今回の意識調査結果からは、次のような課題が読み取れるものと考える。

  • 超過勤務への問題意識は、管理職員、女性職員の双方において非常に高い。能力・実績に基づき、男性職員と女性職員が公正に競争して昇進していく環境を作るためには、ワーク・ライフ・バランスを意識しつつ、公務の職場における働き方を大きく変えていくことが求められている。
  • 育児休業取得後復帰した者への配慮については、家庭生活への配慮に加え、能力・実績に基づく人事管理を徹底するよう留意することが必要であると感じている者が多い。すなわち、能力に応じた仕事を付与するとともに、育児等で勤務時間が制限される中で、勤務した時間ではなく仕事の成果による評価が必要とされている。
  • クォータ制を導入して女性を優先的に抜擢することについては、賛否両論が示されているが、公務遂行において支障が生ずる可能性があることに加えて、能力・実績に基づいて昇進した女性職員が周囲から「クォータ制のおかげで昇進した」との評価を受けたり、能力・適性に見合わない地位を負担に感じる女性職員が生じる可能性があるなどの懸念が示されている。

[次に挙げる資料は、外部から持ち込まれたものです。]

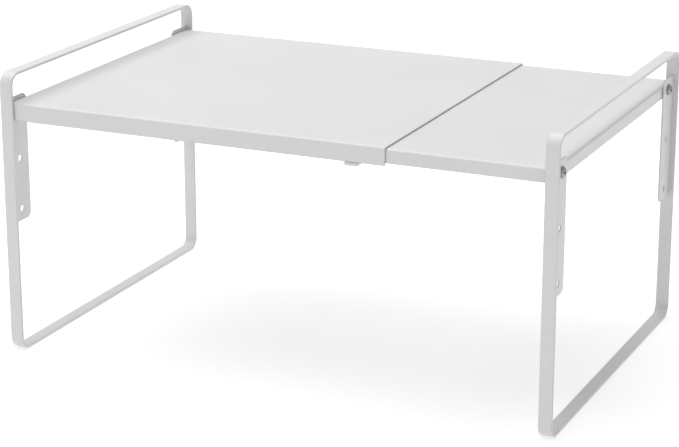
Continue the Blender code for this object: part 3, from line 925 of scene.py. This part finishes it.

  • Ⅱ種試験等採用職員、Ⅲ種試験等採用職員においては、本省課室長相当職以上に登用されることを望んでいない者が多く、その理由として家庭生活との両立よりも自分の能力が足りないことを挙げている。今後、多様な職務経験の付与を行うとともに、能力開発やキャリアアップについて考える機会を積極的に与えていくことが必要である。